- What you are asked to do
Quote exactly the lines between the line containing "ratchet_gear();" and the line containing "obj.matrix_world = world", counting those two lines as part of the range. Leave the rest out.

===== Supplied material =====

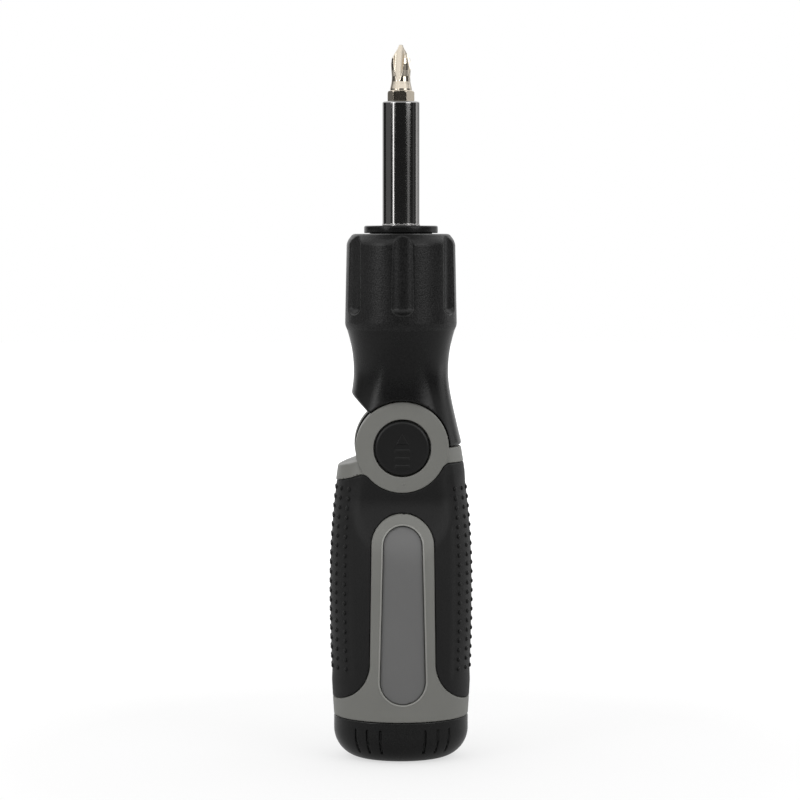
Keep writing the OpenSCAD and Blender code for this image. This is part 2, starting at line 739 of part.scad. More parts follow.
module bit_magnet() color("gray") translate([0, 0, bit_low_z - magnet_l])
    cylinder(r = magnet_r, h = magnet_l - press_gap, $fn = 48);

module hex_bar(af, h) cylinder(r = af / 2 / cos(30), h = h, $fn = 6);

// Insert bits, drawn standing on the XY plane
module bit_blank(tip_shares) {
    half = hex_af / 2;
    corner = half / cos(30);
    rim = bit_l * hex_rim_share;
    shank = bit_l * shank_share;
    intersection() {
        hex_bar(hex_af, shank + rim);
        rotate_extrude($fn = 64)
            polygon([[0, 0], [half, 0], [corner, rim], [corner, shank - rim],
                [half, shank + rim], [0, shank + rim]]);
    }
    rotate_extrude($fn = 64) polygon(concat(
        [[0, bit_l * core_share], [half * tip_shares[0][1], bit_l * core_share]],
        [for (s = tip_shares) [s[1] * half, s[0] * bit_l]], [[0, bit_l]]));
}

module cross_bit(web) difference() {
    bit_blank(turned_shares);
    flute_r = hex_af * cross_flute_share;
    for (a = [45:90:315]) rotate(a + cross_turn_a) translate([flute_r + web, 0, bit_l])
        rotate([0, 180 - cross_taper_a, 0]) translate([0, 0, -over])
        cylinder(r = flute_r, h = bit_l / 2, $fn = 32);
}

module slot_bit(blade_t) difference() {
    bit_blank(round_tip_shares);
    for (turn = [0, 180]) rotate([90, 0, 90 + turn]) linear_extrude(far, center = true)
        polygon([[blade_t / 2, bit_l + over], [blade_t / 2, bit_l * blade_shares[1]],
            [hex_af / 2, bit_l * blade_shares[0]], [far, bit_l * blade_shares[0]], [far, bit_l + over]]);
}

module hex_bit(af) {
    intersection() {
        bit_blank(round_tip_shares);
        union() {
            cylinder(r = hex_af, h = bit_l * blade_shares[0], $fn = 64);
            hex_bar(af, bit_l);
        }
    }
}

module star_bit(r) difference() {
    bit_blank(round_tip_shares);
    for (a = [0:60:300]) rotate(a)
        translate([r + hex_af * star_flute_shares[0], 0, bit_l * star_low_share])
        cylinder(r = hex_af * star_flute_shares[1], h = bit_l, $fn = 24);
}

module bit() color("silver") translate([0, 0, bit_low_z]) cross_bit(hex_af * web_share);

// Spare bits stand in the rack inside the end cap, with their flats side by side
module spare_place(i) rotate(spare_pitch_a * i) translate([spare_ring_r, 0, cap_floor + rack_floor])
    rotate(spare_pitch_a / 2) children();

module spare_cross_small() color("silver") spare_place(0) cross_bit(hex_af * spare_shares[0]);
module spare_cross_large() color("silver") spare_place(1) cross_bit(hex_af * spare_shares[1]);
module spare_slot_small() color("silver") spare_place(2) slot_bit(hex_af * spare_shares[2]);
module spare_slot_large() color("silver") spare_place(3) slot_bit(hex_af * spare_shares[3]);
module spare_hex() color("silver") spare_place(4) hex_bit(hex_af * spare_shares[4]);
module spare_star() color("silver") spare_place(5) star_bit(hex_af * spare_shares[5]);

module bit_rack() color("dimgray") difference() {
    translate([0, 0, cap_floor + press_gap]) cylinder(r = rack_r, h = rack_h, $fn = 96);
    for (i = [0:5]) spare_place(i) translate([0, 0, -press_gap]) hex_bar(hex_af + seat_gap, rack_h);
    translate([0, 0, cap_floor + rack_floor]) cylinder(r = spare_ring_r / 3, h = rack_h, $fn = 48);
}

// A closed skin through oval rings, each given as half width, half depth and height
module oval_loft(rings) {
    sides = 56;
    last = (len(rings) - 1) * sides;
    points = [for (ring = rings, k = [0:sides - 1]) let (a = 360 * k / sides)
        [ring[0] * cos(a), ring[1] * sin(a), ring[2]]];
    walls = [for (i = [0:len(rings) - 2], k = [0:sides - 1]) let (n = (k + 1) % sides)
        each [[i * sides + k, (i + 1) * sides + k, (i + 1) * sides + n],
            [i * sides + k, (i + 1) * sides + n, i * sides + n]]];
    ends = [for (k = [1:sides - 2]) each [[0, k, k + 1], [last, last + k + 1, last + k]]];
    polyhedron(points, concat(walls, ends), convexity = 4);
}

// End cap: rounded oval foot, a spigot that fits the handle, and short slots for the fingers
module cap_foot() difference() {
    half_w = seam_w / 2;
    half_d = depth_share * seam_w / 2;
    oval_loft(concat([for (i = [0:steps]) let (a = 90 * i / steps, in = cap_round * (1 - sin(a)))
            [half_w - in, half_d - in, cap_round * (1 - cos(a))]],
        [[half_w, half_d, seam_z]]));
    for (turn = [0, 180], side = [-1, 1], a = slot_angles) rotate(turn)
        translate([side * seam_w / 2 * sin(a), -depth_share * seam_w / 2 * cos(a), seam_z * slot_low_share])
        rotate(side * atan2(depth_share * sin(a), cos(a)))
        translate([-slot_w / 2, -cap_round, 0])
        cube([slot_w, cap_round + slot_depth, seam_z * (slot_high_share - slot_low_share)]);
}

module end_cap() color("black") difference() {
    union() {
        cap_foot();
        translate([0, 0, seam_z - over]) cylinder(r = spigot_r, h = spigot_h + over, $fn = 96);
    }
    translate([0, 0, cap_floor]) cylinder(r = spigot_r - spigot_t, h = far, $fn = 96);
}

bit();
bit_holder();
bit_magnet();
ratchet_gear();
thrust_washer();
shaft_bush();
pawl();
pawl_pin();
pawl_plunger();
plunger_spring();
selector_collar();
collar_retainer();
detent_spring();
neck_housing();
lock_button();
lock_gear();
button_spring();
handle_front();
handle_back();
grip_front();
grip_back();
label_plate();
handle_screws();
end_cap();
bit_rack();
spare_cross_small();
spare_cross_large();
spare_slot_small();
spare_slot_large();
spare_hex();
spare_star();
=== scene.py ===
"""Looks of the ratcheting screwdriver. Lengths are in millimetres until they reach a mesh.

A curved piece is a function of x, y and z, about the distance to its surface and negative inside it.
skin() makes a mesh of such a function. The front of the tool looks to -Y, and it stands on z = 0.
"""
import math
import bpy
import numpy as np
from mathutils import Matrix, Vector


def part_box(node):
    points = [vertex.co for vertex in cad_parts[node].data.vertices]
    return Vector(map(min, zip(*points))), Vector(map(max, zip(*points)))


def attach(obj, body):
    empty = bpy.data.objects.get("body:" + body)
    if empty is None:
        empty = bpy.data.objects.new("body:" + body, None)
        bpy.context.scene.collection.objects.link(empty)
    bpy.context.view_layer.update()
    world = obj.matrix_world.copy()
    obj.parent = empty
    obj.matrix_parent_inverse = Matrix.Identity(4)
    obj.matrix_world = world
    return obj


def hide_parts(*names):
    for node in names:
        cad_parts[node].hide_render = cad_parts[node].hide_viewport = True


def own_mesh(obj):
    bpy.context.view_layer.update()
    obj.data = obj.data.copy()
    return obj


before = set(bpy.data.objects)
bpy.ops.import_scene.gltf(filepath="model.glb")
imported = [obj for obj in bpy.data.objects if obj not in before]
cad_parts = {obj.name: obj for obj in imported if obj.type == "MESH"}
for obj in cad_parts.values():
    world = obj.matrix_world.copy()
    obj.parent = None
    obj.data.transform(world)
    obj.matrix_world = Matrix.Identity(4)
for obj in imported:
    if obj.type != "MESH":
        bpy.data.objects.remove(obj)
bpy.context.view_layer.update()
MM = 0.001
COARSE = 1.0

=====

- Solution to this problem
ratchet_gear();
thrust_washer();
shaft_bush();
pawl();
pawl_pin();
pawl_plunger();
plunger_spring();
selector_collar();
collar_retainer();
detent_spring();
neck_housing();
lock_button();
lock_gear();
button_spring();
handle_front();
handle_back();
grip_front();
grip_back();
label_plate();
handle_screws();
end_cap();
bit_rack();
spare_cross_small();
spare_cross_large();
spare_slot_small();
spare_slot_large();
spare_hex();
spare_star();
=== scene.py ===
"""Looks of the ratcheting screwdriver. Lengths are in millimetres until they reach a mesh.

A curved piece is a function of x, y and z, about the distance to its surface and negative inside it.
skin() makes a mesh of such a function. The front of the tool looks to -Y, and it stands on z = 0.
"""
import math
import bpy
import numpy as np
from mathutils import Matrix, Vector


def part_box(node):
    points = [vertex.co for vertex in cad_parts[node].data.vertices]
    return Vector(map(min, zip(*points))), Vector(map(max, zip(*points)))


def attach(obj, body):
    empty = bpy.data.objects.get("body:" + body)
    if empty is None:
        empty = bpy.data.objects.new("body:" + body, None)
        bpy.context.scene.collection.objects.link(empty)
    bpy.context.view_layer.update()
    world = obj.matrix_world.copy()
    obj.parent = empty
    obj.matrix_parent_inverse = Matrix.Identity(4)
    obj.matrix_world = world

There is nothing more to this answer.